The complete abolition of the slave trade in the United Kingdom was gradual, with signal victories along the way, including the 1807 act which forbade the trade of slaves, but not slavery itself; the 1823 formation of the Anti-Slavery Society by Thomas Fowell Buxton, William Wilberforce, Thomas Clarkson, & Co, with the explicit aim of ending all slavery in any form; and the signal achievement of the abolitionists, the 1833 Act on the Abolition of Slavery in the British Empire. 

Wilberforce, the "face" of the abolitionist movement in Parliament, died on July 29, 1833. The Act itself was passed just 7 days earlier, July 22, and received royal assent on August 28, 1833. 

The present letter dates from July 6, 1833, just 16 days before the vote and reflects Buxton's outrage at the latest draft of the Act returned by the Government, which attempted to sneak in a last minute additional concession to the slave owners, i.e. a 12 year mandatory period of "apprenticeship" for all slaves over 6 years of age follower their release, with those under six being immediately manumitted and taken in by schools for the education of the young children of the newly freed [but "apprenticed"] slaves. 

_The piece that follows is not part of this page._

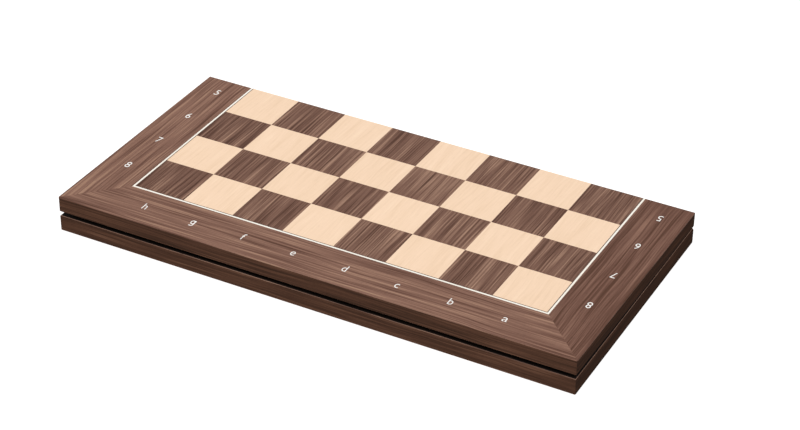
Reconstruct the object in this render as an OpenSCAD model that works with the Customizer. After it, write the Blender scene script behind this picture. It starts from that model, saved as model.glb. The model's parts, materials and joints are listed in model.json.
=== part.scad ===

The letter, addressed to anti-slavery missionary, Rev. William Knibb, reads as follows:

Dear Sir,

Your letter reaches me at a moment of extreme anxiety and perplexity. Our Bill was brought in last night & it contains 12 years apprenticeship!! What the Govt means by this act of madness as well as wickedness I cannot tell, but I trust it will procure them a defeat. The Country must remonstrate against the 12 years. I say at the same time that they will give the money of the apprenticeship up & not otherwise. 

Pray I need not say to you to exert yourself. We must act with infinite care not to throw out the bill, but yet we must have a strong expression of feeling from the Country, & I pray you get it for us if possible. I hope the Country will say, for real Emancipation we will give the money, but not else

Yours. 
T. F. Buxton.

In the end, there was a painful compromise on the part of the Abolitionists. The Act, as planned, compensated enslavers with twenty million pounds for the “cost” of losing their labor force. According to the original plan, the enslaved children under the age of six were freed immediately. However, those older than age six were forced to work as “apprentices” for a period of, not twelve years, but six. Abolitionists in Great Britain continued to push for the end of this system and were at last successful in winning complete emancipation for all enslaved people on August 1, 1838.

A significant item. Some tears and losses at extremities, nothing being rendered illegible and the paper remaining in good condition.